The inscriptions on Julius’s coins, medals and buildings do give clear evidence that there was a figure and a place with which he wished to be identified. The figure was Sixtus IV; the place Savona, or, more broadly, Liguria. The great inscription running along the outer wall of the Belvedere that still greets those entering the courtyard from the Porta Sant’ Anna — IVLIVS II PONT. MAX. LIGURUM VI PATRIA SAONENSIS SIXTI IIII NEPOS VIAM HANC STRVXIT PONTIFICVM COMMODIDATI - is the most striking example of this: it records that he was the nephew of Sixtus IV, that he came from Savona, that he was the sixth Ligurian pope. References to his relationship to Sixtus were frequent in the inscriptions on the works that he commissioned as a cardinal, such as the fortress at Ostia.383 Some small portraits of the pope in manuscripts written and illuminated for his private library also couple the name of Sixtus with his own.384 References to Savona, and especially to Liguria, were a very common element in his inscriptions,385 although it was not customary for popes to celebrate their place of birth in this way. In conversations with ambassadors, too, when he was discussing the affairs of Genoa, he would refer to it as his ‘patria’.386

To deny that Julius saw himself as a second Caesar or the reviver of the splendours of Imperial Rome is not to say that he could not appreciate, perhaps even enjoy, the literary parallels of his courtiers, or the grandeur of Bramante’s dreams. But Julius, for all his impetuosity and excesses of enthusiasm, was a pragmatic politician who lived in the real world.

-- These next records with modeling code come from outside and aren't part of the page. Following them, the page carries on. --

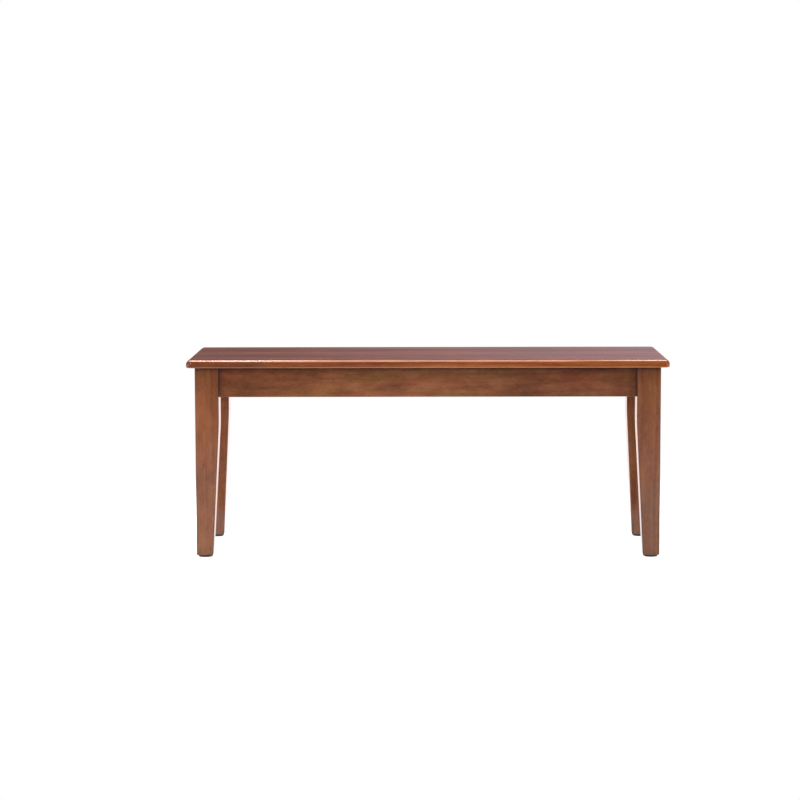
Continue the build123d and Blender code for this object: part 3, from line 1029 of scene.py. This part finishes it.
@dataclass
class Studio:
    """The pale floor, the lamps, the surroundings and the camera.

    Lengths are in metres, but the sensor's width is in millimetres. The lacquer sees a floor of
    its own: in front of the bench white that fades with distance, and behind it a sweep, which
    changes colour far back. A span holds the two values between which one thing gives way to
    the next: a distance from the middle for the floor, a place from front to back for what
    the lacquer sees, and for the wall a part of the way to it from the bench.
    """

    floor_size: float = 40.0
    floor_paint: Colour = (0.8, 0.8, 0.8, 1.0)
    floor_glow: float = 0.84
    floor_span: Span = (0.8, 1.4)
    front_near_level: float = 1.35
    front_far_level: float = 0.15
    front_span: Span = (-0.1, -5.0)
    sweep_colour: Colour = (1.56, 1.32, 1.27, 1.0)
    sweep_far_colour: Colour = (0.15, 0.12, 0.14, 1.0)
    sweep_start_span: Span = (0.1, 0.5)
    sweep_far_span: Span = (4.0, 6.0)
    room_level: float = 0.1
    wall_colour: Colour = (1.33, 1.05, 1.26, 1.0)
    wall_middle: float = 0.17
    wall_least: float = 0.1
    wall_most: float = 0.44
    wall_slope: float = 1.0
    wall_back_span: Span = (0.2, 0.8)
    wall_height_span: Span = (0.5, 0.2)
    seat_aim: tuple[float, float, float] = (0.0, -0.1, 0.4)
    camera_place: tuple[float, float, float] = (0.0, -5.5012, 0.9336)
    camera_yaw: float = -0.01184
    camera_pitch: float = 0.10626
    camera_roll: float = -0.00268
    focal_share: float = 2.9334
    sensor_width: float = 36.0

    def build(self) -> None:
        """Make everything round the bench."""
        self._floor()
        self._surroundings()
        for lamp in self._lamps():
            lamp.hang()
        self._camera()

    def _floor(self) -> None:
        """A white floor that keeps a soft shadow under the bench, and is clear from below."""
        mesh = bpy.data.meshes.new("floor")
        half = self.floor_size / 2
        corners = [(-half, -half, 0), (half, -half, 0), (half, half, 0), (-half, half, 0)]
        mesh.from_pydata(corners, [], [(0, 1, 2, 3)])
        mesh.materials.append(self._floor_finish())
        floor = bpy.data.objects.new("floor", mesh)
        bpy.context.scene.collection.objects.link(floor)

    def _floor_finish(self) -> bpy.types.Material:
        """Paint that glows for the camera and for reflections alone, so it isn't sampled as a lamp.

        Returns:
            The material.
        """
        material, sheet = new_material("white_floor")
        material.cycles.emission_sampling = "NONE"
        place = sheet.add("ShaderNodeTexCoord", {}, {}, out="Object")
        away = sheet.add("ShaderNodeVectorMath", {"operation": "LENGTH"}, {0: place}, out="Value")
        depth = sheet.coordinate("Object", "Y")
        paint = sheet.add("ShaderNodeBsdfDiffuse", {}, {"Color": self.floor_paint})
        near = sheet.add("ShaderNodeAddShader", {}, {0: paint, 1: sheet.glow(WHITE, self.floor_glow)})
        shown = sheet.blend(away.rise(*self.floor_span), near, sheet.glow(WHITE))
        sweep = sheet.mix(depth.rise(*self.sweep_far_span), self.sweep_colour, self.sweep_far_colour)
        front_near = sheet.glow(WHITE, self.front_near_level)
        front_far = sheet.glow(WHITE, self.front_far_level)
        front = sheet.blend(depth.rise(*self.front_span), front_near, front_far)
        mirrored = sheet.blend(depth.rise(*self.sweep_start_span), front, sheet.glow(sweep))
        seen = sheet.add("ShaderNodeLightPath", {}, {}, out="Is Camera Ray")
        glossy = sheet.add("ShaderNodeLightPath", {}, {}, out="Is Glossy Ray")
        from_above = sheet.blend(seen, sheet.blend(glossy, paint, mirrored), shown)
        from_below = sheet.add("ShaderNodeNewGeometry", {}, {}, out="Backfacing")
        clear = sheet.add("ShaderNodeBsdfTransparent", {}, {})
        sheet.end("ShaderNodeOutputMaterial", sheet.blend(from_below, from_above, clear))
        return material

    def _surroundings(self) -> None:
        """White to the camera, and a dim room with a paler wall behind to the bench.

        The room is dim and even, so it isn't sampled as a lamp.
        """
        world = bpy.data.worlds.new("studio")
        bpy.context.scene.world = world
        world.use_nodes = True
        world.cycles.sampling_method = "NONE"
        sheet = ShaderSheet(world.node_tree)
        aside, back, up = (sheet.coordinate("Generated", axis) for axis in "XYZ")
        wall_level = sheet.math("MAXIMUM", self.wall_middle + self.wall_slope * aside, self.wall_least)
        wall_level = sheet.math("MINIMUM", wall_level, self.wall_most)
        wall_share = back.rise(*self.wall_back_span) * up.rise(*self.wall_height_span)
        room = sheet.add("ShaderNodeBackground", {}, {"Strength": self.room_level})
        wall = sheet.add("ShaderNodeBackground", {}, {"Color": self.wall_colour, "Strength": wall_level})
        white = sheet.add("ShaderNodeBackground", {}, {"Color": WHITE, "Strength": 1.0})
        seen = sheet.add("ShaderNodeLightPath", {}, {}, out="Is Camera Ray")
        sheet.end("ShaderNodeOutputWorld", sheet.blend(seen, sheet.blend(wall_share, room, wall), white))

    def _lamps(self) -> list[SoftBox]:
        """Soft boxes overhead, in front at both sides, far out at both sides, and at the back.

        Returns:
            The lamps.
        """
        seat = self.seat_aim
        return [
            SoftBox("overhead_left", (-0.95, 0.2, 2.2), (-0.6, 0.1, 0.4), (0.8, 1.1), brightness=17.5),
            SoftBox("overhead_centre", (-0.1, -0.1, 2.2), (-0.1, -0.1, 0.4), (1.1, 1.4), brightness=4.8),
            SoftBox("overhead_right", (1.05, 0.2, 2.2), (0.7, 0.1, 0.4), (0.8, 1.1), brightness=14.0),
            SoftBox("front_left", (-1.9, -3.9, 2.3), seat, (0.7, 0.7), brightness=36.0, spread=60.0),
            SoftBox("front_right", (3.0, -3.1, 2.4), seat, (0.7, 0.7), brightness=20.0, spread=60.0),
            SoftBox("side_left", (-3.6, -0.9, 1.1), seat, (2.4, 2.0), brightness=2.0, spread=90.0),
            SoftBox("side_right", (3.6, -0.9, 1.1), seat, (2.4, 2.0), brightness=2.0, spread=90.0),
            SoftBox("rear_top", (0.0, 3.2, 2.6), seat, (2.4, 1.2), brightness=3.0, mirrored=False),
        ]

    def _camera(self) -> None:
        """The camera at the photograph's place, turn and lens."""
        data = bpy.data.cameras.new("camera")
        data.sensor_width = self.sensor_width
        data.lens = self.sensor_width * self.focal_share
        camera = bpy.data.objects.new("camera", data)
        bpy.context.scene.collection.objects.link(camera)
        turn = (
            Matrix.Rotation(-self.camera_yaw, 4, "Z")
            @ Matrix.Rotation(math.pi / 2 - self.camera_pitch, 4, "X")
            @ Matrix.Rotation(self.camera_roll, 4, "Z")
        )
        camera.matrix_world = Matrix.Translation(self.camera_place) @ turn
        bpy.context.scene.camera = camera
        bpy.context.scene.view_settings.view_transform = "Standard"


def main() -> None:
    """Dress the bench and set it in its studio."""
    logging.basicConfig(level=logging.INFO, format="%(message)s")
    Joinery().dress()
    Hardware().dress()
    HangerBolts().build()
    Studio().build()


if __name__ == "__main__":
    main()
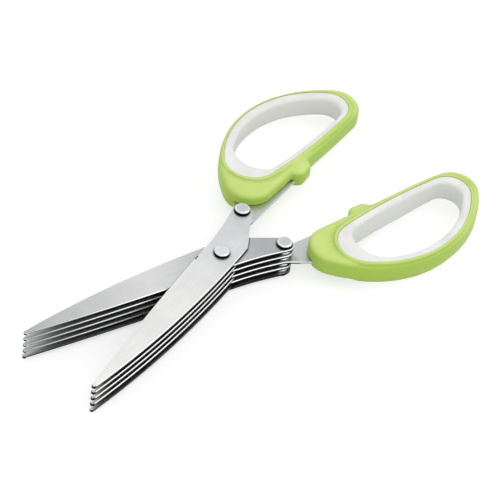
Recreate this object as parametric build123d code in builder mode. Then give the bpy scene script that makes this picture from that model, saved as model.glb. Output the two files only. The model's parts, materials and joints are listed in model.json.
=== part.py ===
from build123d import *
import os
from math import asin, cos, degrees, radians, sin, sqrt, tan

os.makedirs("parts", exist_ok=True)

# Herb scissors: two mirrored halves on one pivot rivet, each with five stacked blades.
# The origin lies on the pivot axis, on the lower face of the pivot rivet. Up is +Z.
# Each half has its own axis X: the blades point to -X, the handle to +X, and the
# handle bulges to +Y. Half a is turned by the rest angle, half b is its mirror image.
# All lengths are in millimetres.

# how far the photographed pair is open, each half from the middle line, in degrees
rest_angle = 12.5

# the stack of blades
pair_count = 5
pair_pitch = 3.0
blade_thickness = 1.0
face_gap = 0.05

# the outline of a blade, from the pivot axis
blade_length = 84.0
tip_radius = 0.85
tip_offset = 0.6
heel_distance = 8.2
heel_height = 6.55
cutting_bow = 0.55
notch_radius = 0.7
shoulder_drop = 6.2
shoulder_round = 1.2
spine_bow = 2.5
bevel_width = 0.9
bevel_height = 0.5

# the rounded rear end of a blade, about the rear rivet
rear_x = 24.2
rear_y = 6.0
rear_round = 3.65
rear_flank_slope = 10.0
rear_flank_sag = 0.9
rear_slope = 27.2

# the tang, which is one plate with the middle blade
tang_start_y = 2.5
tang_end_y = 1.2
tang_end_x = 57.0
tang_reach = 13.6
tang_margin = 2.8

# rivets, rings and washers
head_radius = 3.0
head_height = 1.4
head_round = 0.5
pivot_shank_radius = 2.0
rear_shank_radius = 1.75
shank_gap = 0.05
ring_radius = 2.9
washer_radius = 3.4
washer_gap = 0.05

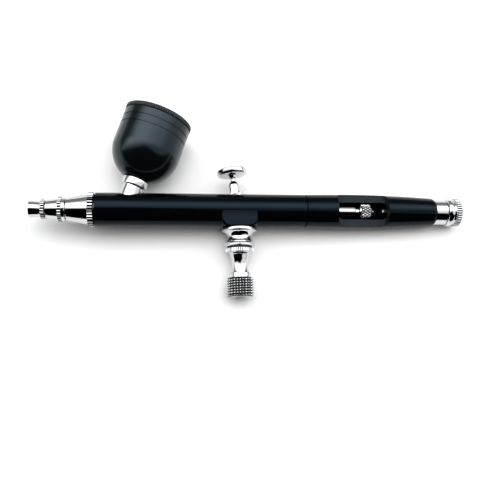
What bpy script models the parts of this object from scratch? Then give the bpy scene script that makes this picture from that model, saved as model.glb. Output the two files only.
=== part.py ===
"""Double-action gravity-feed airbrush, as its separate pieces.

Lengths below are in millimetres and are turned into metres by MM when a mesh is
made. The barrel lies along X, nozzle towards -X and tail towards +X. +Z points
up to the paint cup. The origin is where the air valve's axis crosses the barrel's.
"""
import math

import bmesh
import bpy
from mathutils import Matrix

MM = 0.001
GAP = 0.3  # clearance between pieces that touch
FINE = 0.15  # clearance of a needle, a rod or a packing

# Barrel and its finger block
BARREL_FRONT = -50.7
BARREL_REAR = 24.0
BARREL_R_FRONT = 6.0
BARREL_R_REAR = 6.08
SOCKET_R = 4.5  # front and rear sockets
SOCKET_DEPTH = 5.5
PAINT_BORE_R = 2.0
PACKING_BORE = (-31.5, -5.0)
PACKING_BORE_R = 2.5
CHAMBER_R = 3.6
BOSS_X = -0.35  # middle of the finger block along the barrel
BOSS_BOTTOM = -6.4
BOSS_HALF = 6.45
FLAT_Y = 5.95  # the block's two flat sides
SLOT = (-3.9, 9.0)
SLOT_HALF = 2.1

# Spray head, from the barrel forward
RING_R = 6.08
RING_LENGTH = 2.1
HEAD_REAR = BARREL_FRONT - GAP
HEAD_FRONT = -60.4
NOZZLE_CAP_REAR = HEAD_FRONT - GAP
NOZZLE_CAP_FRONT = -67.2
NEEDLE_CAP_REAR = NOZZLE_CAP_FRONT - GAP
NEEDLE_CAP_FRONT = -72.9
NOZZLE_TIP = -69.5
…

There is no evidence that he encouraged comparison of his deeds with those of Caesar, nor that such comparisons inspired him. He was a patron of discrimination and taste. He loved building, and had a keen sense of beauty - whether in a palace, or a painting, or a fortress, or a ship. Much less attention is paid to the fortifications that he commissioned or improved than to his palaces or churches, but he took as much delight in watching the progress of the work at Civitavecchia as he did in inspecting the building site at St Peter’s - and certainly more than in triumphal arches, or stilted formal praise and flattery.